Middle Son didn't surface until nearly 2:00pm. This was fine by me, although Younger Daughter was becoming increasingly agitated. He explained, later, that he had a 1:00pm class and couldn't call until afterward. This doesn't explain, of course, why he couldn't tell either Younger Daughter or me of his intentions before 1:00pm. But we all know he was sleeping until the last possible moment, don't we?

Finally, I was in the car, a half hour later than promised, with traffic heavier than I expected. But, eventually, I arrived at Middle Son's dorm.

Middle Son is about 6'4" and has long arms. These were fully extended when I saw him, straining to hold onto a laundry basket into which was stuffed a burgeoning sack that would do Santa proud on Christmas Eve. Middle Son was straining to see over the top of his burden, and he barely made it to the van. And he lifts weights. The wisdom of Long Suffering Spouse's direction was suddenly evident, even to me.

"It was nice of you," I told my son, "to volunteer to bring home laundry for every kid on your floor."

"Ha ha, Pops," said Middle Son, making it abundantly clear that he was not amused at all. He apparently doesn't like doing laundry at school. Somehow he had a semester's worth of clothes to wear. "I've been planning this a long time," he said.

"It looks like you've been planning it since the third grade," I told him.

After this mountain of laundry, the sack produced by Younger Daughter was something of an anticlimax. It was merely humongous. Of course, she can't lift as much weight as her brother.

And then she went back for more.

"You didn't get kicked out of the dorm, did you?" I asked.

"Da-ad," said Younger Daughter. "I only brought what I absolutely needed for the weekend. And my laundry."

I can't imagine what they'll be bringing home at Christmas when they both have nearly a month off. It was a struggle to dig down through all their stuff to the cans I was bringing to my wife's school for recycling yesterday, but we did.

Long Suffering Spouse made it home by about 9:00pm after her last conference. She was exhausted. I was already dozing. Middle Son and Younger Daughter were getting ready to go out....

3 comments:

The Beach Bum said...

Curmudgeon –

Good story!

We my younger daughter first went of to college (1988), we had the same (laundry) problem. But it was an 85 mile drive each way and I would pick her up on the holidays. The back seat was always full to the hilt. I finally broke down and bought her a car.

On the other hand my nephew (much to the chagrin of my sister and her husband) attended Triton College which was a 25 minute drive from their house in Berwyn. My brother-in-law wanted him to attend his Alma Mater, Loyola and live on campus.

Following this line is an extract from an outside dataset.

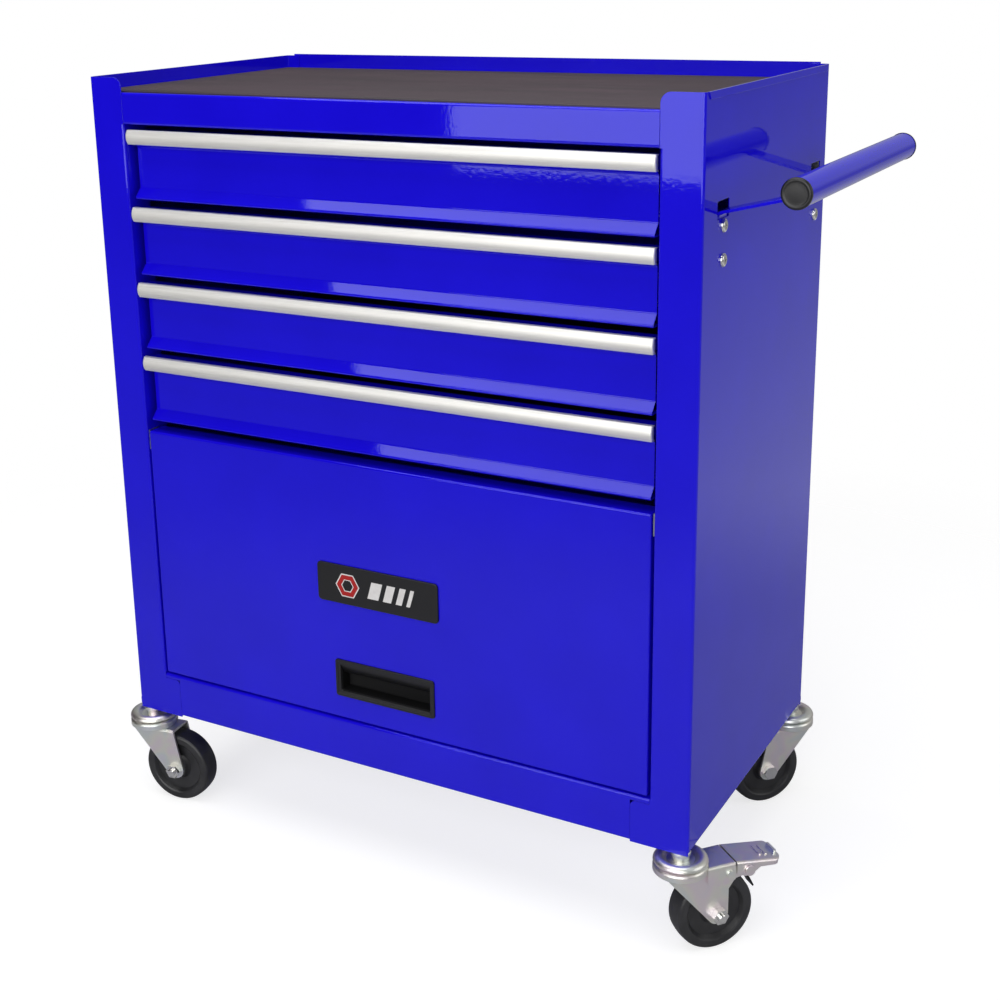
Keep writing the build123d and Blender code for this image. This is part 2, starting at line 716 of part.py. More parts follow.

Given the choice of doing his laundry 3 or 4 times a year or having him out of the house for 7 months a year, they would have preferred the later.

After two years at Triton he transferred to Loyola and lived on campus. He would bring his laundry home every other weekend. My sister didn’t really mind because now she didn’t have to pick up his clothes off of his bedroom floor before washing them.

The Beach Bum

Steve Skinner said...

Have you considered getting coin meters for the washer and dryer? Maybe you could make enough money during these visits to cover the additional cost associated with their visits.

Rob said...

Way off-topic, I know, but your statement, "Curmudgeons shouldn't text. It is a frustrating exercise. My thumbs are too big and the keys are too small. But one does what one must to communicate." raised my dander. Heaven forbid that a cellular telephone be used to, wait for it... making telephone calls.

I have little tolerance for the needless nuisance that is texting. Should you have a need to relay a message to me, just call and speak to me, dangit! Texting will cost each of us roughly a quarter - not to mention my priceless frustration. Speaking with me, however, is practically free and vastly more efficient!